Lloyd Alexander’s Time Cat. Er, I’m not in the mood. The Rhetoric and the Poetics of Aristotle, hahahahaha. Next. Papa’s Daughter by Thyra Ferré Bjorn, read half to tatters before I turned eighteen, and perhaps only once since. If it were Papa’s Wife I might have succumbed—the Lucia crown; the lutefisk and the midnight sun!—but Papa’s Daughter, eh, I feel impatient with Button’s moods already. Oh here’s The Sherwood Ring, lying sideways because I pulled it out two weeks ago for a juicy reread…and then didn’t. I stand there for a moment, falling into page one, this is perfect, it’s just what I was looking for to counterbalance Deep Work. (Forgetting again that I already have that counterbalance with the Mary Stewart novel I started the other night, which one is it this time?

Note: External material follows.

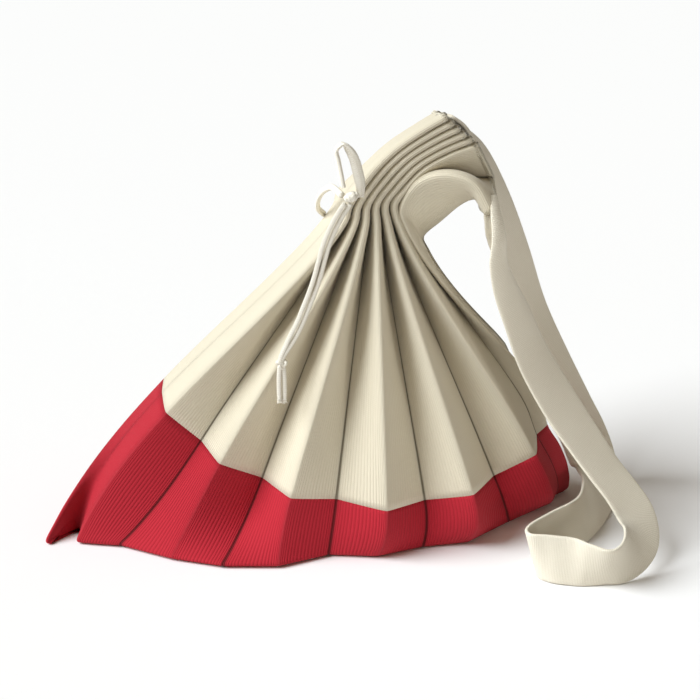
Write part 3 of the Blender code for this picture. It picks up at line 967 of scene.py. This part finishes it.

Nine Coaches Waiting, that’s right.) (Nobody mention the subtitle of Deep Work: Rules for Focused Success in a Distracted World. Oh, that’s rich.)
I abandon Sherwood Ring, too, and wander to the computer to chronicle this foolish indecision, this half hour I could have spent, you know, READING. I’ve crammed all the books back on the shelf. It’s 9:30, which is when I watch TV.